La Stampa, 17 maggio 2019
La vedova contro Apple
È una bella storia quella della vedova contro il gigante Apple. Tre anni di battaglia giudiziaria per sbloccare l’iPhone del marito suicida, pieno di foto e video della loro bimba.
Ci piace vederla come vittoria dell’amore sulla spietata tecnologia e se vogliamo lasciarci condizionare dal sentimento convinciamoci pure che la donna inglese Rachel Thompson abbia lecitamente preteso di avere la password dello smartphone del defunto marito Matt, dove erano archiviati ben 4500 foto e 900 video della figlioletta di sei anni; sicuramente però non c’erano solo quelle.
Dal punto di vista della nostra evoluzione digitale però non sembra esattamente una bella notizia, è la dimostrazione che ancora stiamo vivendo una fase di transizione molto confusa, in cui non sono a tutti ben chiari il valore della nostra ombra digitale e il diritto a disporne a nostro piacimento.
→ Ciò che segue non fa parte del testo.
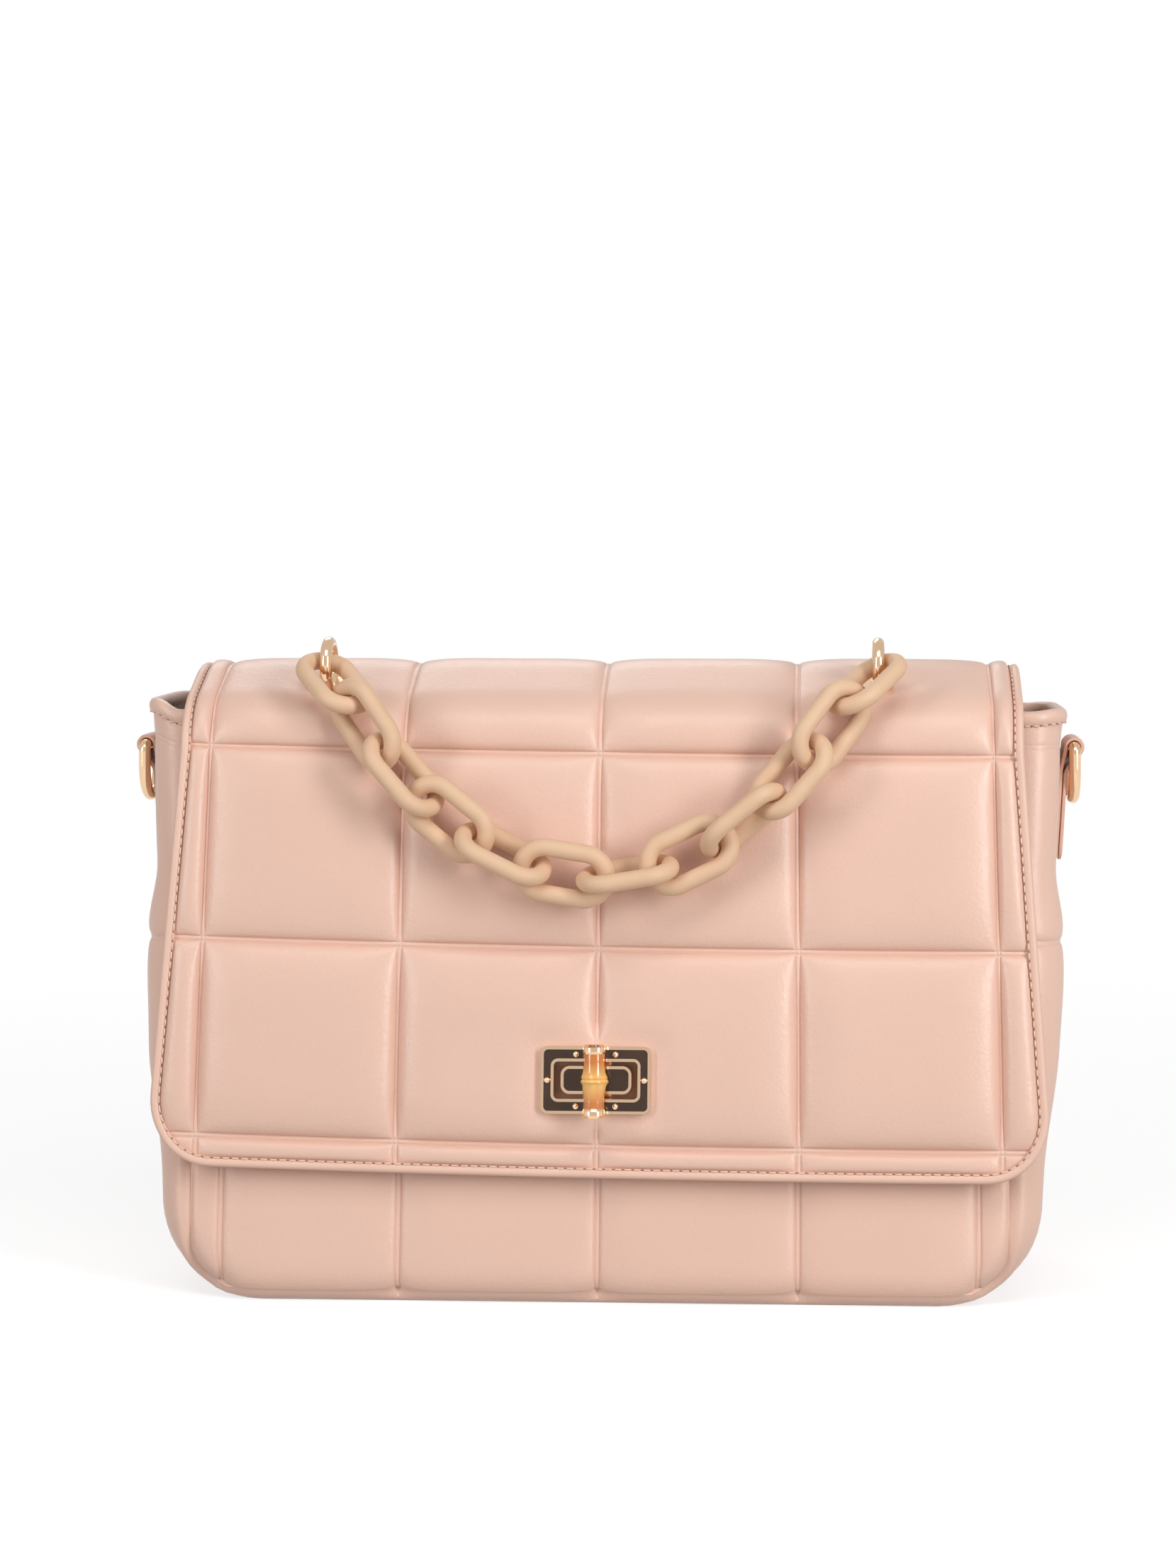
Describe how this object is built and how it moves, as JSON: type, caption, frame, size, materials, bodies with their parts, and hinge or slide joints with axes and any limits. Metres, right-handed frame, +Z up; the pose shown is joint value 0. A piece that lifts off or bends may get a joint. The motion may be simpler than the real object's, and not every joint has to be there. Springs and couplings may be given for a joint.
{
  "type": "chain shoulder bag",
  "caption": "Quilted leather flap bag that stands on its base, with a turn lock, a chunky link chain handle and a ring on each side.",
  "frame": {"origin": "middle of the whole object's footprint, on the surface that the bag stands on", "axes": "+X across the bag to its right as seen from the front, -Y out of the flap's front, +Z up"},
  "size_m": [0.3446, 0.1247, 0.2299],
  "materials": {
    "blush_leather": "pebbled, semi-matt",
    "edge_leather": "smooth, semi-matt",
    "lining_leather": "smooth, matt",
    "lining_textile": "fine twill",
    "quilting_foam": "matt",
    "fibre_board": "matt",
    "gold_metal": "polished, pale gold",
    "dark_enamel": "gloss",
    "amber_bamboo": "lacquered",
    "matt_resin": "matt, sheer",
    "stitch_thread": "waxed thread"
  },
  "bodies": {
    "body": {"front_panel": "blush_leather", "back_panel": "blush_leather", "left_gusset": "blush_leather", "right_gusset": "blush_leather", "base_panel": "blush_leather", "base_board": "fibre_board", "lining": "lining_textile", "rim_band": "blush_leather", "flap_anchor": "blush_leather", "left_tab": "blush_leather", "right_tab": "blush_leather", "lock_base": "gold_metal", "lock_base_inlay": "dark_enamel", "lock_post": "gold_metal"},
    "flap": {"flap_outer": "blush_leather", "flap_foam": "quilting_foam", "flap_lining": "lining_leather", "flap_edge_roll": "edge_leather", "lock_frame": "gold_metal", "lock_frame_enamel": "dark_enamel", "lock_rivets": "gold_metal", "lock_backing": "gold_metal", "left_arch": "gold_metal", "right_arch": "gold_metal", "arch_washers": "gold_metal", "arch_screws": "gold_metal"},
    "knob": {"knob_core": "gold_metal", "knob_washer": "gold_metal", "knob_grip": "amber_bamboo", "knob_cap_top": "gold_metal", "knob_cap_bottom": "gold_metal"},
    "ring_left": {"left_ring": "gold_metal"},
    "ring_right": {"right_ring": "gold_metal"},
    "chain": {"chain_link_01": "matt_resin", "chain_link_02": "matt_resin", "chain_link_03": "matt_resin", "chain_link_04": "matt_resin", "chain_link_05": "matt_resin", "chain_link_06": "matt_resin", "chain_link_07": "matt_resin", "chain_link_08": "matt_resin", "chain_link_09": "matt_resin", "chain_link_10": "matt_resin", "chain_link_11": "matt_resin", "chain_link_12": "matt_resin"}
  },
  "joints": [
    {"name": "flap_hinge", "type": "hinge", "parent": "body", "child": "flap", "pos_m": [0, 0.05303, 0.20838], "axis": [-1, 0, 0], "range_deg": [0, 150]},
    {"name": "chain_swing", "type": "hinge", "parent": "flap", "child": "chain", "pos_m": [0, -0.0173, 0.22], "axis": [-1, 0, 0], "range_deg": [0, 170]},
    {"name": "knob_turn", "type": "hinge", "parent": "body", "child": "knob", "pos_m": [0, -0.04839, 0.0785], "axis": [0, -0.9912, 0.1324], "range_deg": [0, 90]},
    {"name": "left_ring_swing", "type": "hinge", "parent": "body", "child": "ring_left", "pos_m": [-0.1682, 0.0137, 0.1898], "axis": [0, 1, 0], "range_deg": [0, 170]},
    {"name": "right_ring_swing", "type": "hinge", "parent": "body", "child": "ring_right", "pos_m": [0.1682, 0.0137, 0.1898], "axis": [0, -1, 0], "range_deg": [0, 170]}
  ]
}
Per ombra digitale intendiamo ogni frame della nostra vita salvato all’oblio, tutto quello che archiviamo, di pensiero e azioni, in una memoria fisica esterna al nostro cervello.
Il vero problema è che ancora non esistono regole precise che stabiliscano come trasferire post mortem questo patrimonio immateriale. Di sicuro accumuliamo un racconto consistente di noi, sia nei server dei social network, come nelle memorie dei nostri device personali. Non ci poniamo ancora il problema di come potranno disporne i posteri, o semplicemente non lo collochiamo tra le nostre proprietà, come accade per una casa o un gioiello.
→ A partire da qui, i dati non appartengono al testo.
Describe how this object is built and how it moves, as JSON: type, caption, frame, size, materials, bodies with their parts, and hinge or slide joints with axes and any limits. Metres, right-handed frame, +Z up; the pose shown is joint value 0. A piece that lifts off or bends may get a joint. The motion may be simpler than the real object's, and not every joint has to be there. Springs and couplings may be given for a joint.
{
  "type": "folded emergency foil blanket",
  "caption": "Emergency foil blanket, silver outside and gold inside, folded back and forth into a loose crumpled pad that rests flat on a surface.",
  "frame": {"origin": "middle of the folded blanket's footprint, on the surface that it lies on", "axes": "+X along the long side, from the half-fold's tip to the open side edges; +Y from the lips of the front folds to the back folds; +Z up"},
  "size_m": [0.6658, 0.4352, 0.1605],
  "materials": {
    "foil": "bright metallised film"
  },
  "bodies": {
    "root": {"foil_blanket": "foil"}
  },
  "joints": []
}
Eppure in quel codice è scritta tutta la nostra vita, il nostro tempo pubblico come quello privato, a volte lecitamente segreto perché intimo.
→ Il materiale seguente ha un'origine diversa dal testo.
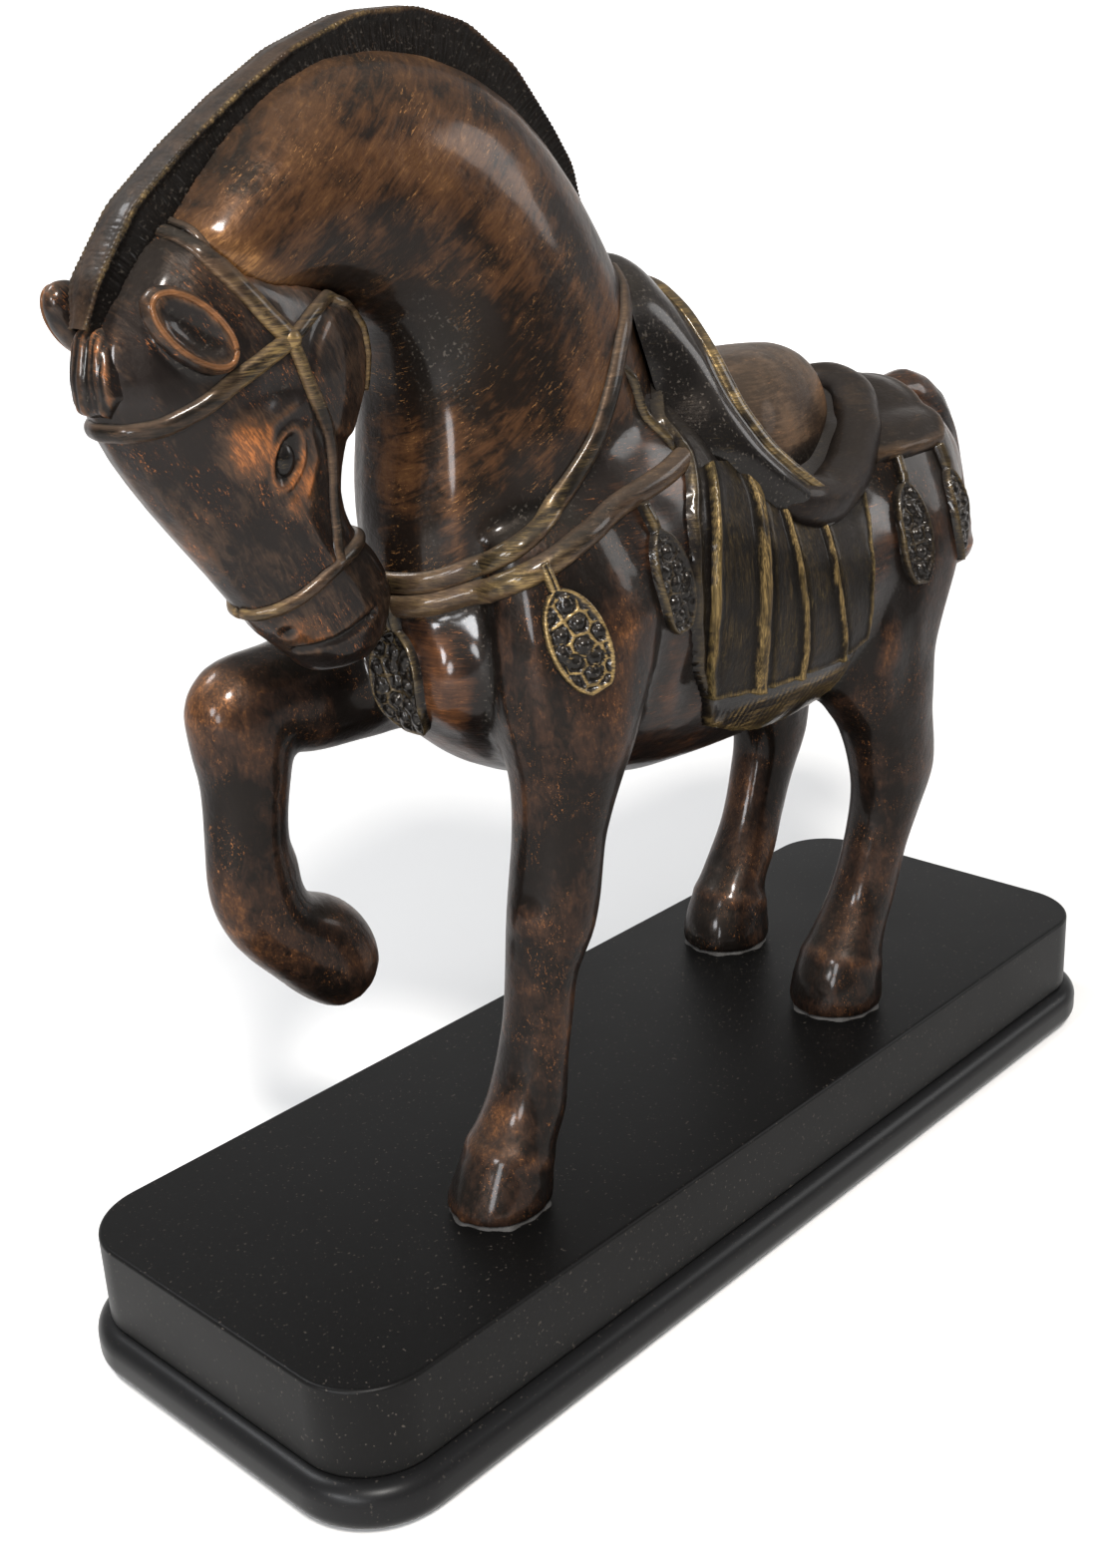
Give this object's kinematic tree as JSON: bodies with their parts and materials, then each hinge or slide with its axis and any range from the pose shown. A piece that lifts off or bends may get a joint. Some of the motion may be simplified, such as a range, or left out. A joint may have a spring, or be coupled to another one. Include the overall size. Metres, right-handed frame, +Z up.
{
  "type": "horse statuette",
  "caption": "Walking horse statuette in dark patinated bronze with one foreleg raised, saddled and bridled, on a moulded black plinth.",
  "frame": {"origin": "centre of the plinth's underside", "axes": "+Z up, -X towards the horse's head, -Y the horse's left side"},
  "size_m": [0.256, 0.092, 0.2467],
  "materials": {
    "bronze": "dark brown patina rubbed through to red-brown and orange on the high places",
    "dark_bronze": "near-black patina in the recesses with bright rubbed edges",
    "gilt_bronze": "dull gold rubbed ridges over black",
    "black_wood": "satin black lacquer",
    "black_felt": "matt",
    "steel": "plain zinc plated"
  },
  "bodies": {
    "root": {"torso": "bronze", "neck": "bronze", "head": "bronze", "left_foreleg": "bronze", "right_foreleg": "bronze", "left_hind_leg": "bronze", "right_hind_leg": "bronze", "tail": "bronze", "plinth_block": "black_wood", "plinth_moulding": "black_wood", "felt_pad": "black_felt", "screw_left_fore": "steel", "screw_left_hind": "steel", "screw_right_hind": "steel", "crownpiece": "dark_bronze", "mane": "dark_bronze", "forelock": "dark_bronze", "left_eye": "dark_bronze", "right_eye": "dark_bronze", "browband": "dark_bronze", "left_throatlatch": "dark_bronze", "right_throatlatch": "dark_bronze", "blanket": "dark_bronze", "saddle_panel": "dark_bronze", "saddle_arch": "dark_bronze", "neck_collar": "dark_bronze", "breast_strap": "dark_bronze", "left_ear": "bronze", "right_ear": "bronze", "saddle_seat": "bronze", "saddle_roll": "bronze", "rump_cover": "bronze", "noseband": "gilt_bronze", "left_cheek_strap": "gilt_bronze", "right_cheek_strap": "gilt_bronze", "left_skirt": "gilt_bronze", "right_skirt": "gilt_bronze", "left_side_pendant": "gilt_bronze", "right_side_pendant": "gilt_bronze", "left_front_pendant": "gilt_bronze", "right_front_pendant": "gilt_bronze", "left_rump_front_pendant": "gilt_bronze", "right_rump_front_pendant": "gilt_bronze", "left_rump_rear_pendant": "gilt_bronze", "right_rump_rear_pendant": "gilt_bronze", "centre_pendant": "gilt_bronze"}
  },
  "joints": []
}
Quell’uomo, prima di uccidersi, non aveva espresso, con inequivocabile chiarezza, il suo desiderio di lasciare il contenuto del suo smartphone alla moglie. Telefono che, in questo caso, va inteso nella sua funzione di backup della propria vita, non solo professionale ma soprattutto emotiva, affettiva e relazionale. Tra questi file alcuni probabilmente contenevano anche parte delle ragioni profonde del suo suicidio, che lui non ha ritenuto di voler condividere con chi sarebbe sopravvissuto alla sua scelta di morire.
Chi ha emesso la sentenza ha pensato invece che dovesse prevalere il diritto della signora di mettere comunque il naso nella cassaforte della vita privata del marito. Un precedente che dovrebbe stimolarci a considerare il nostro patrimonio di vita digitalizzata come un bene da classificare con grande attenzione, già al momento del salvataggio di ogni documento.
E’ importante costruire il data base su cui archiviare le nostre vite. Alcune parti potrebbero essere lasciate in eredità ai familiari, altre agli amici, altre agli amori in genere, estinti, clandestini, dicibili o inconfessabili che siano. Altre parti ancora rese pubbliche, se pensiamo possano raccontare la storia dei nostri anni.
Senza che nessuno ci neghi mai però il diritto di avere la certezza che la parte del nostro vissuto che non vorremmo mai condividere, possa serenamente seguirci nel comune destino di essere cancellati dal mondo.